Menjaga Esensi Toriqoh di Tengah Arus Organisasi
Oleh: Rahmat Budianto
Toriqoh, sebagai jalan ruhani menuju kedekatan dengan Allah SWT, sejatinya adalah urusan personal antara hamba dan Tuhannya. Dalam praktiknya, ia melibatkan hubungan batiniah yang dalam antara seorang murid (salik) dan mursyidnya. Namun, di era modern ini, muncul pertanyaan yang cukup mengemuka: apakah toriqoh membutuhkan organisasi? Dan sejauh mana peran organisasi dalam menjaga atau justru mengganggu esensi perjalanan ruhani tersebut?
Dimensi Ruhani: Jalan Sunyi Menuju Tuhan
Secara esensial, toriqoh tidak memerlukan organisasi besar atau struktur formal yang rumit. Sebab, yang paling utama dalam perjalanan ini adalah tazkiyatun nafs (pembersihan jiwa), dzikir yang kontinu, dan praktik suluk di bawah bimbingan mursyid yang memiliki sanad keilmuan dan ruhani yang bersambung kepada Rasulullah SAW. Tradisi awal tasawuf bahkan menunjukkan bagaimana para sufi besar justru memilih jalan sunyi—hidup dalam kesederhanaan, menjauh dari keramaian, dan fokus dalam kontemplasi batin.
Dalam kerangka ini, organisasi berpotensi menjadi distraksi jika justru menonjolkan hierarki, popularitas, dan agenda-agenda duniawi. Jika tidak berhati-hati, struktur organisasi bisa menjelma menjadi arena kekuasaan yang menjauh dari tujuan utama: mendekatkan diri kepada Allah.

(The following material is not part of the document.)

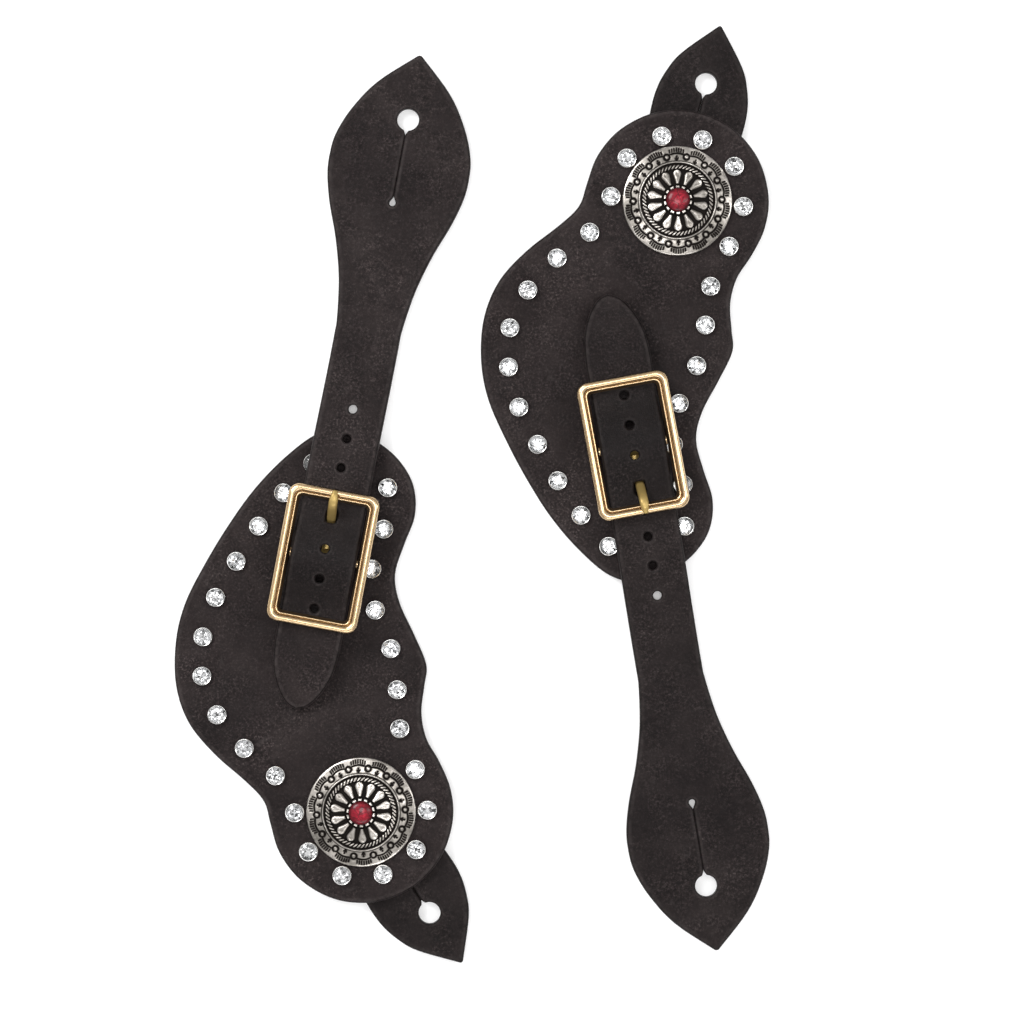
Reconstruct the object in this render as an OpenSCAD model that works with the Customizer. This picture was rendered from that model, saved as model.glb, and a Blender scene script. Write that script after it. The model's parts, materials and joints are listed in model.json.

Dimensi Sosial: Menjaga Warisan Ruhani
Namun, di sisi lain, kita tidak dapat menutup mata terhadap kebutuhan akan struktur organisasi dalam menjaga kesinambungan ajaran toriqoh. Dalam konteks sosial, organisasi memiliki peran penting: menjaga kemurnian ajaran, memastikan keberlangsungan silsilah mursyid yang sah, melakukan kaderisasi, dan menyebarkan nilai-nilai tasawuf ke masyarakat luas secara lebih sistematis dan legal.
Organisasi juga menjadi wadah yang sah di hadapan negara dan masyarakat. Legalitas ini penting, agar ajaran toriqoh tidak disalahpahami atau disusupi oleh paham-paham menyimpang yang mengaku sebagai bagian dari tasawuf. Melalui organisasi yang sehat, komunitas dzikir dapat tumbuh, berkembang, dan berkontribusi positif terhadap kehidupan sosial dan spiritual umat.
Keseimbangan: Antara Jalan Ruhani dan Jalan Organisasi
Dalam kehidupan modern yang kompleks, menjaga keseimbangan antara esensi dan eksistensi adalah kunci. Organisasi diperlukan, tetapi jangan sampai ia menutupi ruh perjalanan toriqoh itu sendiri. Struktur harus menjadi pelayan ruhani, bukan menjadi pusat perhatian. Sebuah organisasi toriqoh idealnya memfasilitasi penyucian jiwa dan menumbuhkan cinta kepada Allah dan Rasul-Nya—bukan justru menumbuhkan fanatisme buta terhadap tokoh atau lembaga.
Toriqoh tetap harus menjadi jalan sunyi, meski ia berada dalam keramaian. Maka, keberadaan organisasi mestilah diarahkan untuk memperkuat pembinaan spiritual, bukan sebatas simbol dan administrasi. Dalam konteks ini, peran mursyid sangat menentukan: ia harus mampu menjaga keseimbangan antara tugas ruhani dan amanah sosial dalam bingkai kelembagaan.
Toriqoh tidak lahir dari organisasi, namun organisasi bisa menjaga toriqoh agar tetap berjalan di relnya. Esensinya tetap pada hubungan ruhani yang intim antara salik dan Tuhan, namun eksistensinya bisa dijaga melalui sistem yang tertib. Keseimbangan inilah yang harus terus kita jaga agar toriqoh tetap menjadi cahaya bagi umat di tengah gelapnya zaman.